14 comments to Humber 10: 28 November – 4 December

  • Lynne

    Way to be inovative, Gordon! it’s going to be stunning! Aren’t you going to have fun once you divide your work and do the purl side!

  • Gordon

    Hi Lynne,

    I should probably have tried one of these patterns years ago, but Pearson’s book doesn’t have a picture – just the charts – so I found it hard to visualise, I always do in those circumstances. So I’m as curious as anyone else to see how it looks in practice – so far so good!

    Gordon

  • Lisa Mitchell

    It’s looking great. The maths is part of the reason I’m such a coward about starting a gansey. *cluck, cluck*

  • As usual, your gansey is amazing! Every time I see one of yours, I want to make one for myself. Only, I might never finish – all that stockinette would kill me. *grin*

    I’m glad you’re staying warm inside.

    SongBird

  • Veronica

    This one is going to be beautiful! The idea of decorating just the side seams seemed (sorry) to be a strange choice to me at first, but now I can see the sense of it.

    I have a request. This yarn is showing the knitting nicely in photos, so would you take a close-up of how the welt looks when it’s being worn?

    I’m intrigued by the idea of including a couple rows of plain knitting before starting the 2×2 rib and would like to see how it looks “up close and personal”. That is the one element I am missing from the how-to description.

  • Gordon

    Hi guys,

    Thanks as ever for the positive comments. But much as I’d like to take credit for this, I’m really just following the pattern in the book – so here’s to Mrs Jackson!

    Lisa, it’s not hard to figure out the maths bit – and I speak as a non-mathematician. In fact, I find it’s the other way round, I have no idea how people can follow, or even understand, a written out pattern. It looks like algebra to me!

    Veronica, I’ll see what I can do about a welt picture. This isn’t compulsory, of course – I know some patterns used it, but there are as many different welts and cast-ons as there are patterns, I think.

    Best wishes
    Gordon

  • Veronica

    Thanks Gordon.

    And while I know you are on the eastern side of Scotland, I really hope you and Margaret are safe during these storms. The pics on BBC are impressive, especially considering how used to wind Scotland is.

  • Gordon

    Hi Veronica,

    Well, it’s been a wild few days – 79mph winds in Edinburgh, 106 mph recorded in Tayside. Hail and snow, and temperatures at or below freezing – none of it a lot of fun. But so far we’ve survived (though I’m glad I don’t own property right now!), and Margaret even managed to make it up here yesterday – an 8-hour journey turned into a 30-hour one!

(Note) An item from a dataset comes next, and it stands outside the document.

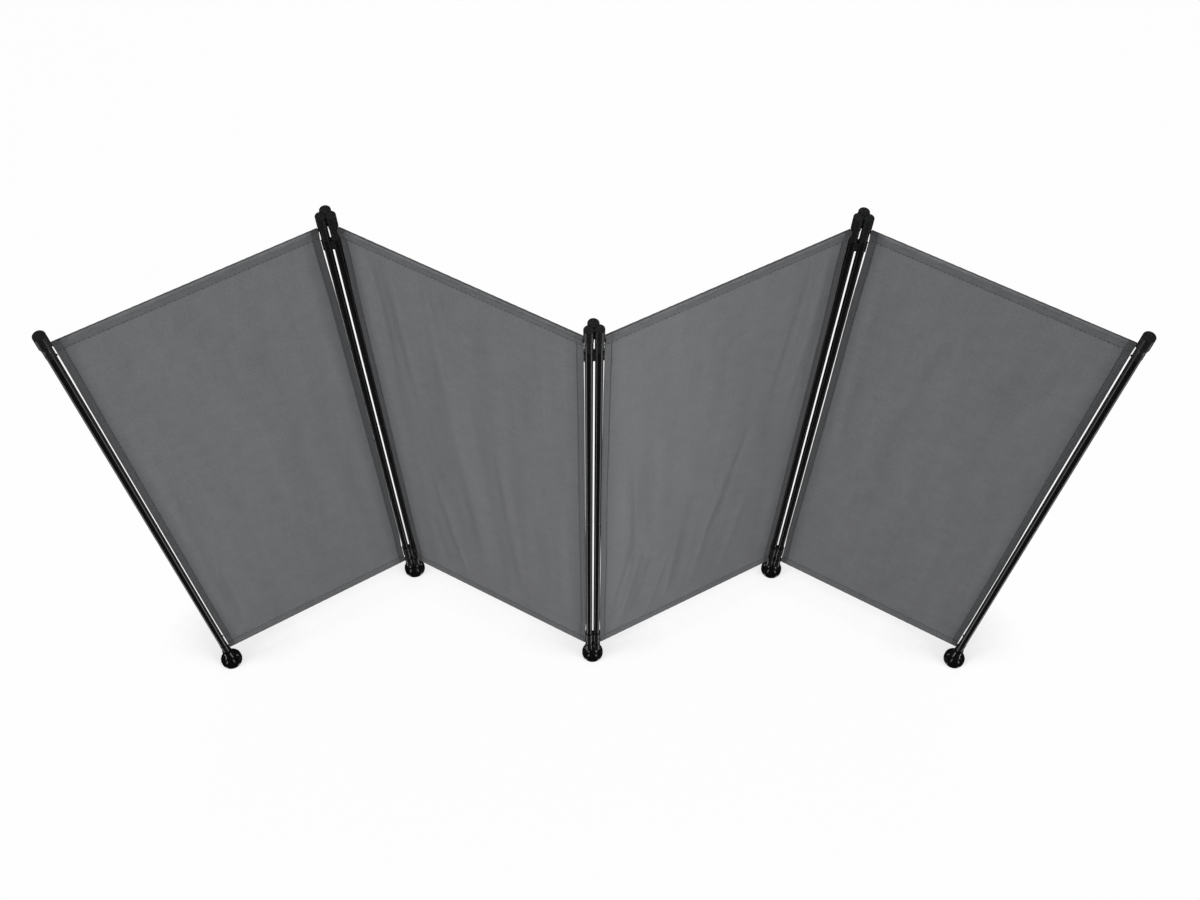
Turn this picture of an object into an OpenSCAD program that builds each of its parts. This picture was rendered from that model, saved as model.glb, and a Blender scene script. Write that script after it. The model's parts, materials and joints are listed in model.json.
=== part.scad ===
// Four-panel folding partition. Fabric panels hang between slim steel tubes.
// At each of the three hinge posts two tubes stand side by side and turn in
// moulded hubs; each end post is one thicker tube with a cap and a foot.
// All lengths are in millimetres, +Z is up and the floor is z = 0.

/* [Overall] */
// Height of the screen from the floor to the top of the caps
screen_h = 1700; // [1300:10:2100]
// Distance between the two tube axes of one panel
panel_span = 570; // [420:5:720]

/* [Fold at rest] */
// Turn of the left outer panel out of the straight line, in degrees
left_outer_turn = 30; // [8:0.5:45]
// Turn of the left inner panel out of the straight line, in degrees
left_inner_turn = 27; // [8:0.5:45]
// Turn of the right inner panel out of the straight line, in degrees
right_inner_turn = 28; // [8:0.5:45]
// Turn of the right outer panel out of the straight line, in degrees
right_outer_turn = 28; // [8:0.5:45]
// Turn of the left hinge post about its own upright axis, in degrees
left_hinge_turn = 8; // [-15:0.5:15]
// Turn of the centre hinge post about its own upright axis, in degrees
centre_hinge_turn = 7; // [-15:0.5:15]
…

    Have the heating on and the hot-water bottle on standby…

    Cheers,
    Gordon

  • Lynne

    My WORD! With winds like that and near freezing temps, your heating bill must be astronomical!

  • Sarah

    Beautiful! I love how the purl rows bisect the pattern. It’s intriguing. You’re going to need a gansey with intense wind like that. Nothing like a good layer of wool to keep you warmer. It hasn’t been particularly cold yet here. I keep hoping for sweater and fireplace weather but it really hasn’t happened yet. Snow we got in October, a whopping five inches, and then a weird icy dusting the other day, but that’s it.

  • Lisa Mitchell

    Thank you for a wonderful series of blogs. I’ve been following your work for several months and find it to be an endless source of inspiration and humourous obervations.

  • Gordon

    Hello again,

    Lynne, well at least we don’t live in the Cairngorms, where winds clocked around 160 mph! You’d need more than a gansey to get by in that.

    Sarah, today the wind’s dropped, the temperatures risen to 5 degrees Celsius, and the snow’s all gone. 5 inches seems a long way away…

    Thanks, Lisa – there have been times when I’ve wondered if it was all worthwhile, but the support and enlargement of so many readers – a sort of Gansey Nation – certainly resolves any doubts!

    Cheers,
    Gordon

  • Gordon, have you ever wondered how (or if) the knitters of, say, Polperro or Penzance or any of the other gansey-towns of yore talked about their designs?

    I recently contracted a bad case of gansey fever and reread my four or five books on the subject (Pearson’s being one of them). I look at the pictures of those knitters and think about how we discuss design elements and construction in our times and just try to imagine this in their time (that being a rather large swath). Perhaps it would be somewhat like how we might discuss how we commute to work– mundane and uninteresting because it is essential?

    I love reading your writing as much as I enjoy seeing your ganseys emerge from a cone of yarn like an iris pushing its way out of ground in the spring, over time emerging in all its glory. The nice thing is, ganseys last a lot longer than irises (and so does writing).

    Thanks for your inspiration and entertainment. I will endeavor to be a good Citizen of the Gansey Nation.

  • Gordon

    Hi Sheila,

    Very nice to hear from you, and thanks.

    I used to Morris dance, and it was fascinating the way dances from adjacent villages were similar, but not quite the same – obviously the people knew what each other were doing, but gradually the styles diverged – obviously different people preferred things slightly differently (see also the divergence of religious sects!). I think gansey patterns were similar – you could see what everyone else was doing, and as the fleets migrated round the coast you’d see patterns from further away – and it all got mixed around. I like to think of the online communities – such as Ravelry – as a sort of online village, where it can all be shared and mixed around too. Or something! It was work to them, I guess – like archiving is to me – but they had fewer meetings to go to, and didn’t have to cope with local government IT departments!